_What is asked_:
Copy out all of the data exactly as it appears.

※

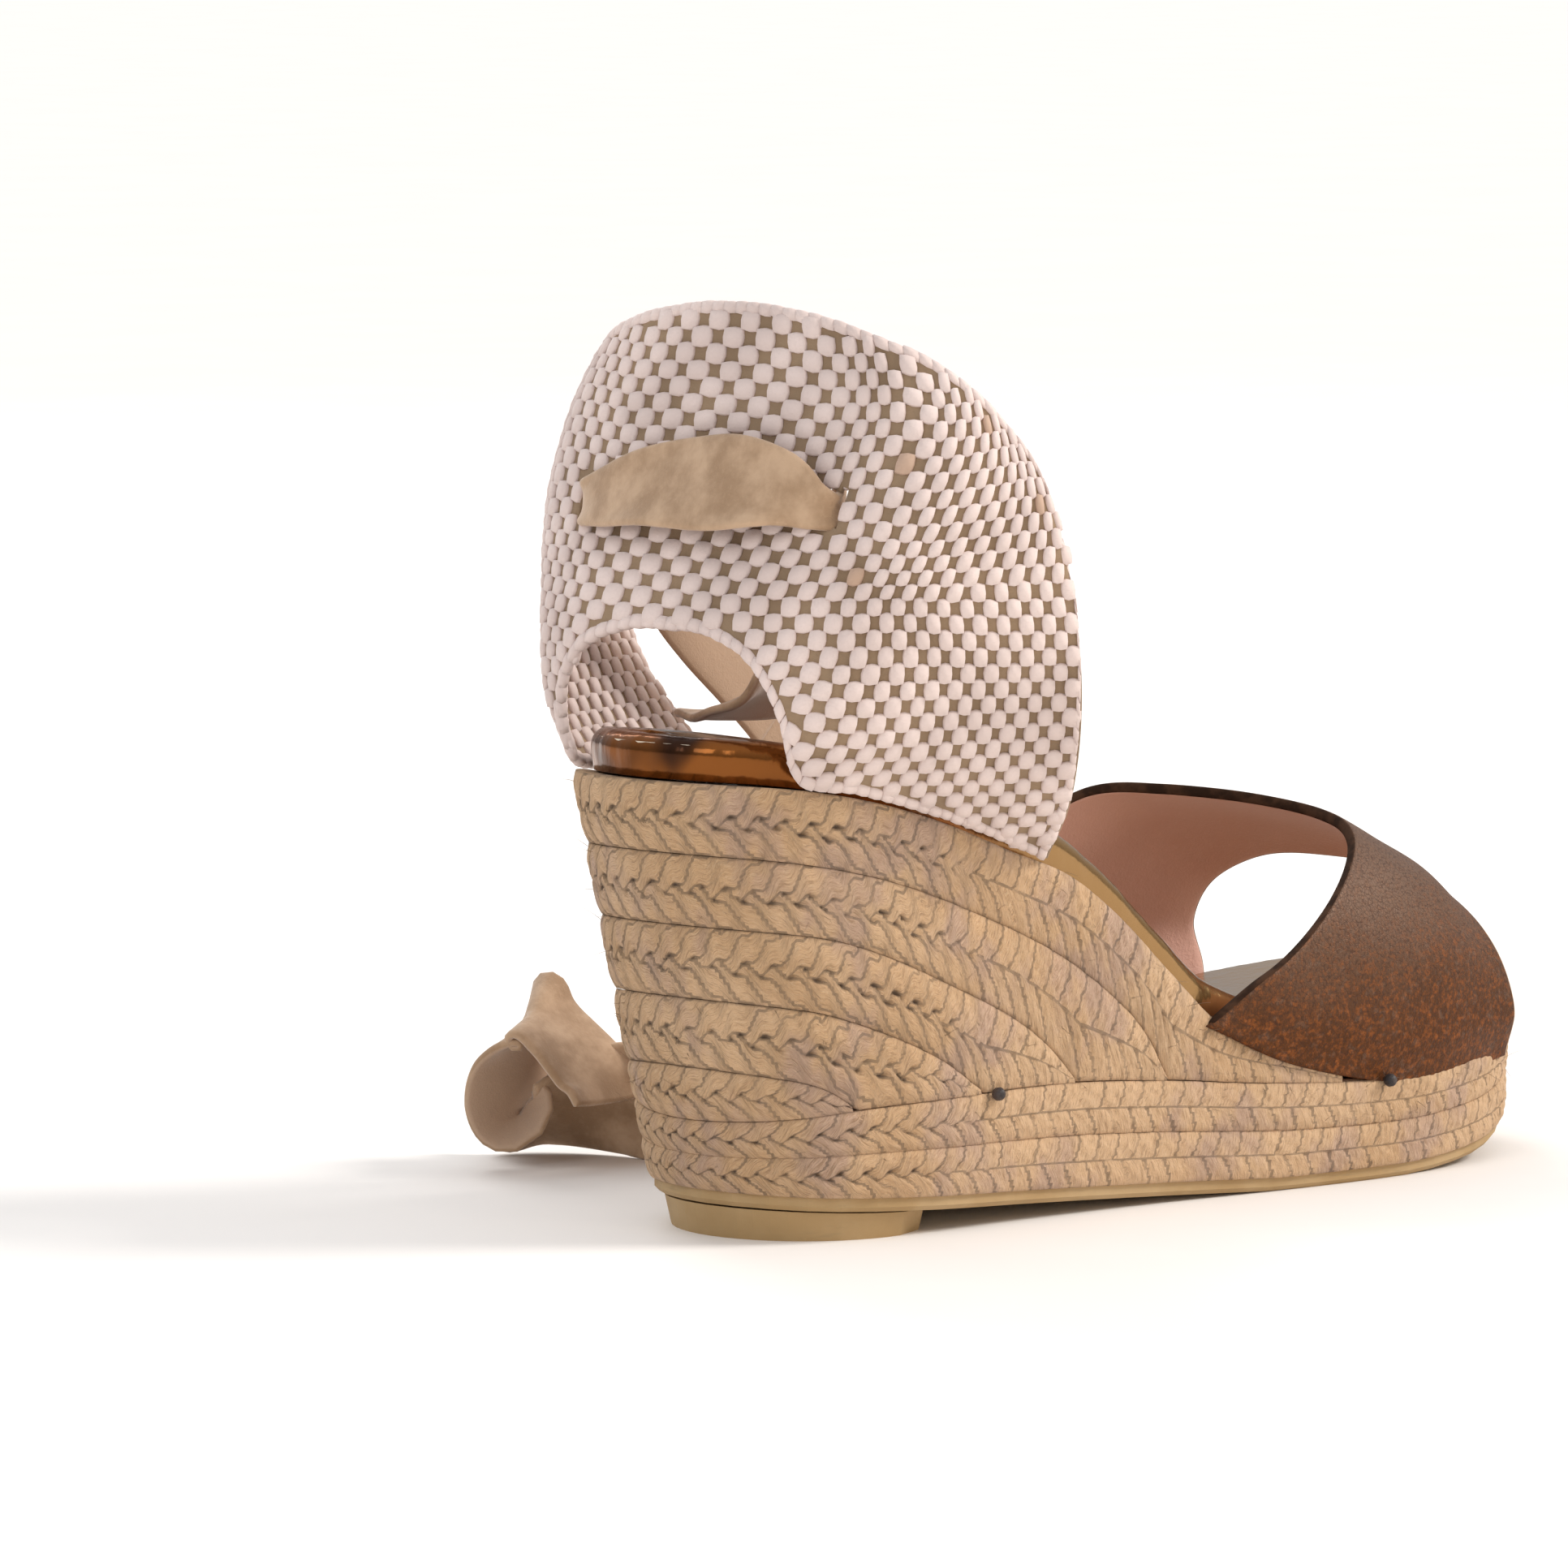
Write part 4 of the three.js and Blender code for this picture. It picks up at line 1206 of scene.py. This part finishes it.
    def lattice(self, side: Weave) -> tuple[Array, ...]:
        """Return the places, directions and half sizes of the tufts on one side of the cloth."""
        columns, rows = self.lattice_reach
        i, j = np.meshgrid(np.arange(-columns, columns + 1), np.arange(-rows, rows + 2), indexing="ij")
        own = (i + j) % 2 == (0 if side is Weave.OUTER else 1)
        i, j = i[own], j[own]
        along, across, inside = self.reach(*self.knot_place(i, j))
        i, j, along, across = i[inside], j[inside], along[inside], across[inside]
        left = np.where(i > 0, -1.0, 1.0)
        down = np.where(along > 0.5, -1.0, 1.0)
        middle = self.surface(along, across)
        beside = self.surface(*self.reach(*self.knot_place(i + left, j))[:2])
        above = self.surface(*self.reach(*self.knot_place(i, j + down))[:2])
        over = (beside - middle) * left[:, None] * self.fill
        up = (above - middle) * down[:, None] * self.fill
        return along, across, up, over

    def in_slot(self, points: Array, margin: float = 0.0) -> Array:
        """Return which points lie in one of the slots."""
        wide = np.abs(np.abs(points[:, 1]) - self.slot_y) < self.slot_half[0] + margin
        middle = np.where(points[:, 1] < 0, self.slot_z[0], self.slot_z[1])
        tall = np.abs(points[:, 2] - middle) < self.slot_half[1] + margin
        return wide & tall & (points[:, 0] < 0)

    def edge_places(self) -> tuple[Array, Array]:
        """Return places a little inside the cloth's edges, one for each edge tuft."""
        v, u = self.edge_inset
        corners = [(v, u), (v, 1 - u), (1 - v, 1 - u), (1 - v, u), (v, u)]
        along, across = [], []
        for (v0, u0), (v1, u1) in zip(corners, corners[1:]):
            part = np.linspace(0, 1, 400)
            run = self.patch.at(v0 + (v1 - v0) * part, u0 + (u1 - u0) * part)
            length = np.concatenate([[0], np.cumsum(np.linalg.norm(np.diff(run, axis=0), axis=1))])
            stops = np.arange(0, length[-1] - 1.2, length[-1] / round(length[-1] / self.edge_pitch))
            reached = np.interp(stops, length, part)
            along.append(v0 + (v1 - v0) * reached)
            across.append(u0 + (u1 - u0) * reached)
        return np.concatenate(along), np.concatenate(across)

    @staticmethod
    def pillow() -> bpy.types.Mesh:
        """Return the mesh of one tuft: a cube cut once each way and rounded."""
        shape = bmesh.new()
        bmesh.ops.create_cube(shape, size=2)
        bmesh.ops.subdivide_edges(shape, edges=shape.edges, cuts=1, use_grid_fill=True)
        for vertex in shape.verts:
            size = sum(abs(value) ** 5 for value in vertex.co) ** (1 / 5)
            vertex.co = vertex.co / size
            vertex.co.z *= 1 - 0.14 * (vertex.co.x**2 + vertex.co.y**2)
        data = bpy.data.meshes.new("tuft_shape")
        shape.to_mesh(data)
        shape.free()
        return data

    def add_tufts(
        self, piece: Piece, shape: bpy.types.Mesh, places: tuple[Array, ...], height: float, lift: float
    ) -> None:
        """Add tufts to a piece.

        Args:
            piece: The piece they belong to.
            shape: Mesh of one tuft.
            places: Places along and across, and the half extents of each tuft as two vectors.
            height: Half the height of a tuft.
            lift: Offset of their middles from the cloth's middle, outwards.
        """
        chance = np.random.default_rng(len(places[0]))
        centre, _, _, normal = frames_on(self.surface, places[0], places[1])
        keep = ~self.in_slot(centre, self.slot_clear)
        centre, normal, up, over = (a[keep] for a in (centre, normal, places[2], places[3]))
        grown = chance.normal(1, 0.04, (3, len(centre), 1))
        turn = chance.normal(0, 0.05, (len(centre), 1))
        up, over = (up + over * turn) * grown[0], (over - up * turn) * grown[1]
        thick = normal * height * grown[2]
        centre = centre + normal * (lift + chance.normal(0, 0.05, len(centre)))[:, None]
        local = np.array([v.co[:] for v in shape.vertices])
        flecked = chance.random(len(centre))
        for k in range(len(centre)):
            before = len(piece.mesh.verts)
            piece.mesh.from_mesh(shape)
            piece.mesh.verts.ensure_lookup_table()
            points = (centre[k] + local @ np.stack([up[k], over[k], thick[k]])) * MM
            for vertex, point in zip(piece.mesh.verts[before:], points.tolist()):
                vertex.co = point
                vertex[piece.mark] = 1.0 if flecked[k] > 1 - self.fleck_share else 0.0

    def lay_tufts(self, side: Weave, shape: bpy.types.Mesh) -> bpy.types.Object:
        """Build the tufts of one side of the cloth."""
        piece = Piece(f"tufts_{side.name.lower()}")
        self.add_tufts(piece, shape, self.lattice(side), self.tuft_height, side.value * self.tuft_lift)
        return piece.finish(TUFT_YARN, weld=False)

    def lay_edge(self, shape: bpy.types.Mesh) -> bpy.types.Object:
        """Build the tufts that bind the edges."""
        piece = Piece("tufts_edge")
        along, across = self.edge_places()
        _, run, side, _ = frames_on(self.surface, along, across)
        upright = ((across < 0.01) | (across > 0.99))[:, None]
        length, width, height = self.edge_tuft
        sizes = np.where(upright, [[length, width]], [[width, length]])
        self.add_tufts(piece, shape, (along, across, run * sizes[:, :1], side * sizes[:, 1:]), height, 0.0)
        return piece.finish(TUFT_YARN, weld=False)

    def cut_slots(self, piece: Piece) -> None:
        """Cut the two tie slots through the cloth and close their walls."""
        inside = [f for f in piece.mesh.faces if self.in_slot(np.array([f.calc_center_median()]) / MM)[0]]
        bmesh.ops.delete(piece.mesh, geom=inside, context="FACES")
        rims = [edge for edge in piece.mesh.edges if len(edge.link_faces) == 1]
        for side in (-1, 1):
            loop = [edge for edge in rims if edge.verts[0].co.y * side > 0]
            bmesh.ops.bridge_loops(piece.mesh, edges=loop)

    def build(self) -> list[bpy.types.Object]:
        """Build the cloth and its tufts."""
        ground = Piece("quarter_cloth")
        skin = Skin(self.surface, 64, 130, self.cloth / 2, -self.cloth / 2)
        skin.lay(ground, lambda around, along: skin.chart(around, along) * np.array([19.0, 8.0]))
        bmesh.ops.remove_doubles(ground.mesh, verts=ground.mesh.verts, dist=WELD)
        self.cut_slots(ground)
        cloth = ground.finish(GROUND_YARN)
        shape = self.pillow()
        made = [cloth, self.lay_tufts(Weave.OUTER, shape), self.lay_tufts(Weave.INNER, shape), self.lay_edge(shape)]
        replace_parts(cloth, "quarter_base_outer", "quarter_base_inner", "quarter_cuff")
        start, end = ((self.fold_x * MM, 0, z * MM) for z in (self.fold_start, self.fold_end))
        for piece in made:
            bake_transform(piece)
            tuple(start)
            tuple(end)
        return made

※

_Task response_:
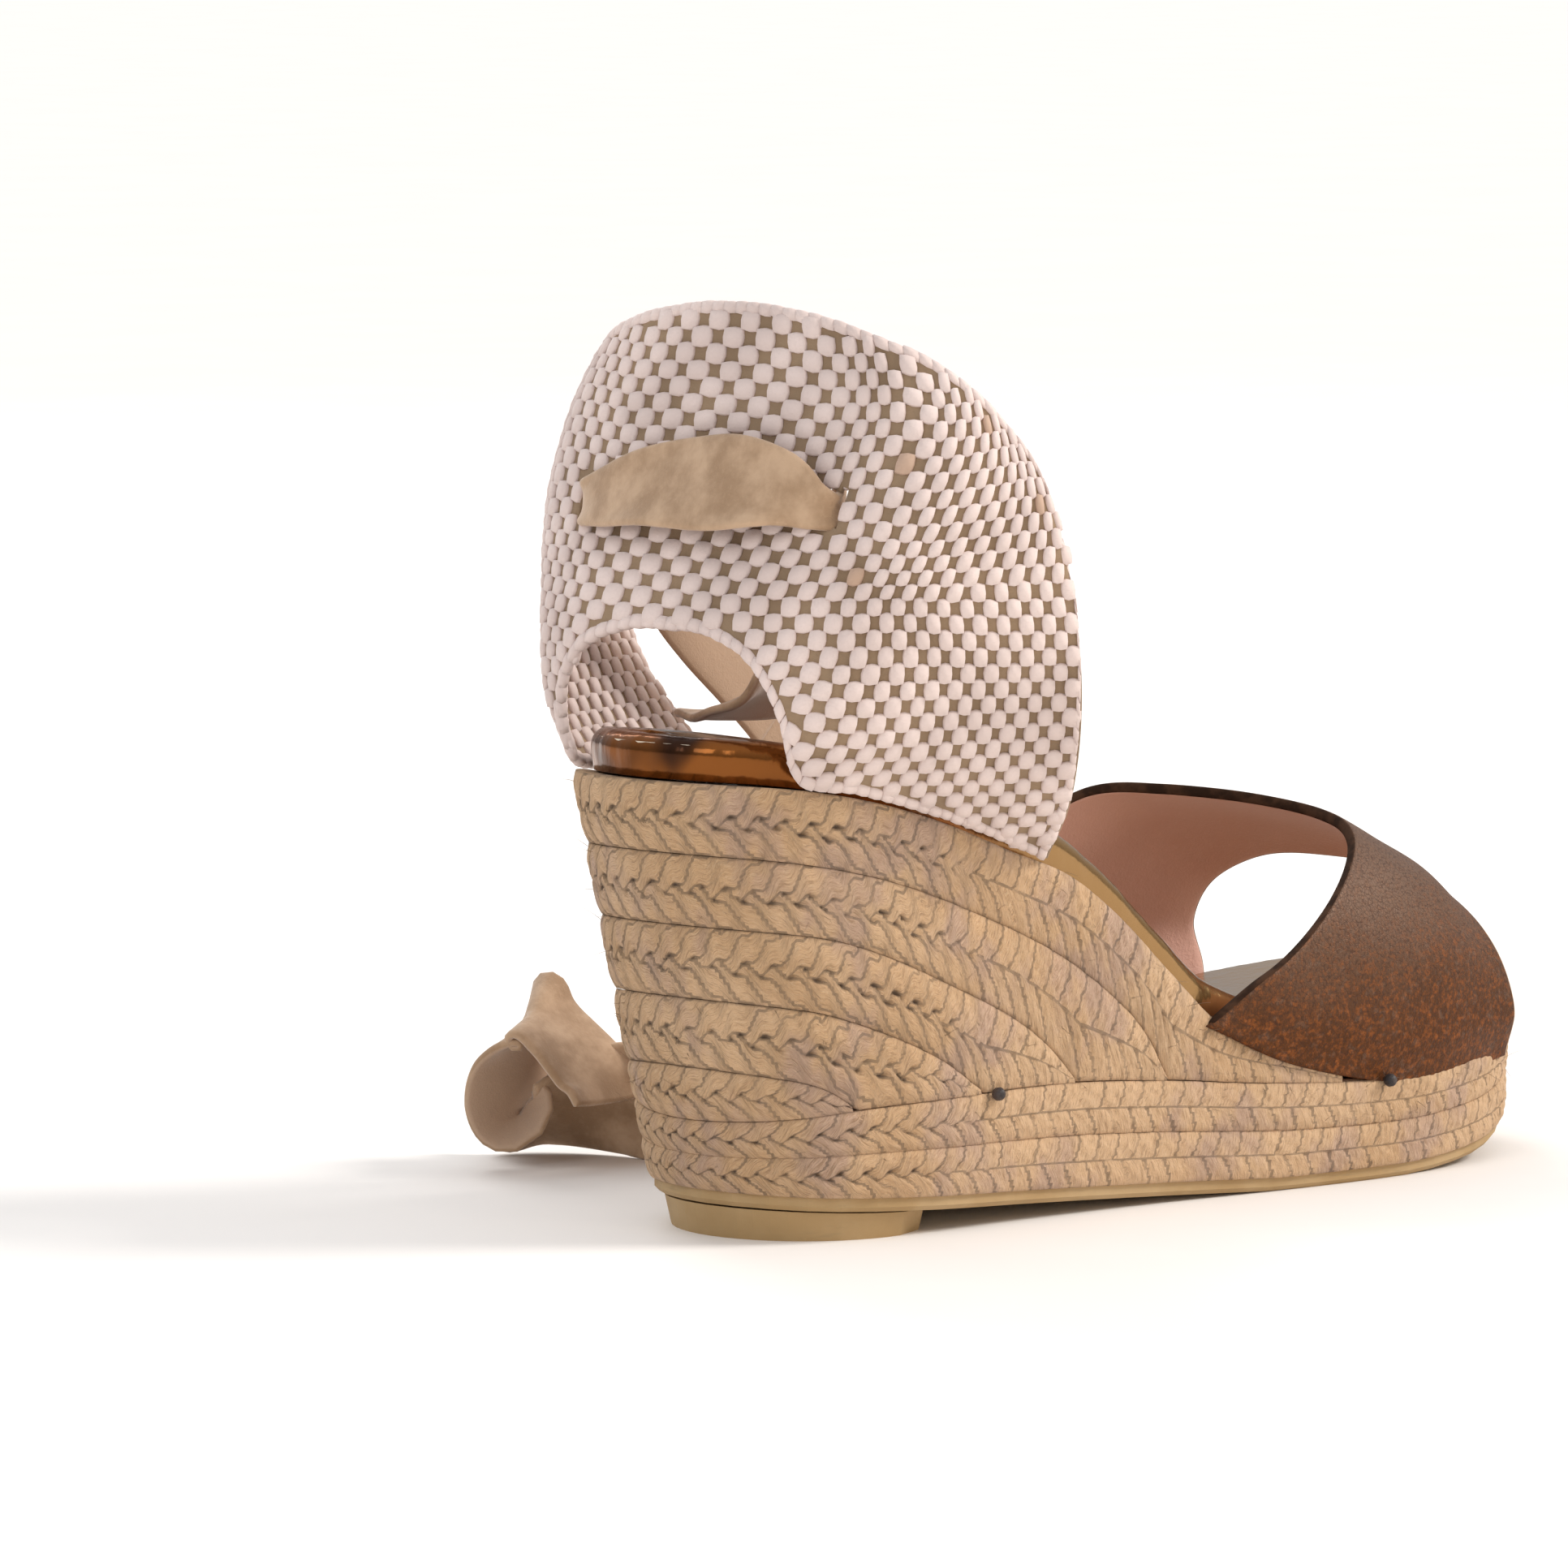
Write part 4 of the three.js and Blender code for this picture. It picks up at line 1206 of scene.py. This part finishes it.
    def lattice(self, side: Weave) -> tuple[Array, ...]:
        """Return the places, directions and half sizes of the tufts on one side of the cloth."""
        columns, rows = self.lattice_reach
        i, j = np.meshgrid(np.arange(-columns, columns + 1), np.arange(-rows, rows + 2), indexing="ij")
        own = (i + j) % 2 == (0 if side is Weave.OUTER else 1)
        i, j = i[own], j[own]
        along, across, inside = self.reach(*self.knot_place(i, j))
        i, j, along, across = i[inside], j[inside], along[inside], across[inside]
        left = np.where(i > 0, -1.0, 1.0)
        down = np.where(along > 0.5, -1.0, 1.0)
        middle = self.surface(along, across)
        beside = self.surface(*self.reach(*self.knot_place(i + left, j))[:2])
        above = self.surface(*self.reach(*self.knot_place(i, j + down))[:2])
        over = (beside - middle) * left[:, None] * self.fill
        up = (above - middle) * down[:, None] * self.fill
        return along, across, up, over

    def in_slot(self, points: Array, margin: float = 0.0) -> Array:
        """Return which points lie in one of the slots."""
        wide = np.abs(np.abs(points[:, 1]) - self.slot_y) < self.slot_half[0] + margin
        middle = np.where(points[:, 1] < 0, self.slot_z[0], self.slot_z[1])
        tall = np.abs(points[:, 2] - middle) < self.slot_half[1] + margin
        return wide & tall & (points[:, 0] < 0)

    def edge_places(self) -> tuple[Array, Array]:
        """Return places a little inside the cloth's edges, one for each edge tuft."""
        v, u = self.edge_inset
        corners = [(v, u), (v, 1 - u), (1 - v, 1 - u), (1 - v, u), (v, u)]
        along, across = [], []
        for (v0, u0), (v1, u1) in zip(corners, corners[1:]):
            part = np.linspace(0, 1, 400)
            run = self.patch.at(v0 + (v1 - v0) * part, u0 + (u1 - u0) * part)
            length = np.concatenate([[0], np.cumsum(np.linalg.norm(np.diff(run, axis=0), axis=1))])
            stops = np.arange(0, length[-1] - 1.2, length[-1] / round(length[-1] / self.edge_pitch))
            reached = np.interp(stops, length, part)
            along.append(v0 + (v1 - v0) * reached)
            across.append(u0 + (u1 - u0) * reached)
        return np.concatenate(along), np.concatenate(across)

    @staticmethod
    def pillow() -> bpy.types.Mesh:
        """Return the mesh of one tuft: a cube cut once each way and rounded."""
        shape = bmesh.new()
        bmesh.ops.create_cube(shape, size=2)
        bmesh.ops.subdivide_edges(shape, edges=shape.edges, cuts=1, use_grid_fill=True)
        for vertex in shape.verts:
            size = sum(abs(value) ** 5 for value in vertex.co) ** (1 / 5)
            vertex.co = vertex.co / size
            vertex.co.z *= 1 - 0.14 * (vertex.co.x**2 + vertex.co.y**2)
        data = bpy.data.meshes.new("tuft_shape")
        shape.to_mesh(data)
        shape.free()
        return data

    def add_tufts(
        self, piece: Piece, shape: bpy.types.Mesh, places: tuple[Array, ...], height: float, lift: float
    ) -> None:
        """Add tufts to a piece.

        Args:
            piece: The piece they belong to.
            shape: Mesh of one tuft.
            places: Places along and across, and the half extents of each tuft as two vectors.
            height: Half the height of a tuft.
            lift: Offset of their middles from the cloth's middle, outwards.
        """
        chance = np.random.default_rng(len(places[0]))
        centre, _, _, normal = frames_on(self.surface, places[0], places[1])
        keep = ~self.in_slot(centre, self.slot_clear)
        centre, normal, up, over = (a[keep] for a in (centre, normal, places[2], places[3]))
        grown = chance.normal(1, 0.04, (3, len(centre), 1))
        turn = chance.normal(0, 0.05, (len(centre), 1))
        up, over = (up + over * turn) * grown[0], (over - up * turn) * grown[1]
        thick = normal * height * grown[2]
        centre = centre + normal * (lift + chance.normal(0, 0.05, len(centre)))[:, None]
        local = np.array([v.co[:] for v in shape.vertices])
        flecked = chance.random(len(centre))
        for k in range(len(centre)):
            before = len(piece.mesh.verts)
            piece.mesh.from_mesh(shape)
            piece.mesh.verts.ensure_lookup_table()
            points = (centre[k] + local @ np.stack([up[k], over[k], thick[k]])) * MM
            for vertex, point in zip(piece.mesh.verts[before:], points.tolist()):
                vertex.co = point
                vertex[piece.mark] = 1.0 if flecked[k] > 1 - self.fleck_share else 0.0

    def lay_tufts(self, side: Weave, shape: bpy.types.Mesh) -> bpy.types.Object:
        """Build the tufts of one side of the cloth."""
        piece = Piece(f"tufts_{side.name.lower()}")
        self.add_tufts(piece, shape, self.lattice(side), self.tuft_height, side.value * self.tuft_lift)
        return piece.finish(TUFT_YARN, weld=False)

    def lay_edge(self, shape: bpy.types.Mesh) -> bpy.types.Object:
        """Build the tufts that bind the edges."""
        piece = Piece("tufts_edge")
        along, across = self.edge_places()
        _, run, side, _ = frames_on(self.surface, along, across)
        upright = ((across < 0.01) | (across > 0.99))[:, None]
        length, width, height = self.edge_tuft
        sizes = np.where(upright, [[length, width]], [[width, length]])
        self.add_tufts(piece, shape, (along, across, run * sizes[:, :1], side * sizes[:, 1:]), height, 0.0)
        return piece.finish(TUFT_YARN, weld=False)

    def cut_slots(self, piece: Piece) -> None:
        """Cut the two tie slots through the cloth and close their walls."""
        inside = [f for f in piece.mesh.faces if self.in_slot(np.array([f.calc_center_median()]) / MM)[0]]
        bmesh.ops.delete(piece.mesh, geom=inside, context="FACES")
        rims = [edge for edge in piece.mesh.edges if len(edge.link_faces) == 1]
        for side in (-1, 1):
            loop = [edge for edge in rims if edge.verts[0].co.y * side > 0]
            bmesh.ops.bridge_loops(piece.mesh, edges=loop)

    def build(self) -> list[bpy.types.Object]:
        """Build the cloth and its tufts."""
        ground = Piece("quarter_cloth")
        skin = Skin(self.surface, 64, 130, self.cloth / 2, -self.cloth / 2)
        skin.lay(ground, lambda around, along: skin.chart(around, along) * np.array([19.0, 8.0]))
        bmesh.ops.remove_doubles(ground.mesh, verts=ground.mesh.verts, dist=WELD)
        self.cut_slots(ground)
        cloth = ground.finish(GROUND_YARN)
        shape = self.pillow()
        made = [cloth, self.lay_tufts(Weave.OUTER, shape), self.lay_tufts(Weave.INNER, shape), self.lay_edge(shape)]
        replace_parts(cloth, "quarter_base_outer", "quarter_base_inner", "quarter_cuff")
        start, end = ((self.fold_x * MM, 0, z * MM) for z in (self.fold_start, self.fold_end))
        for piece in made:
            bake_transform(piece)
            tuple(start)
            tuple(end)
        return made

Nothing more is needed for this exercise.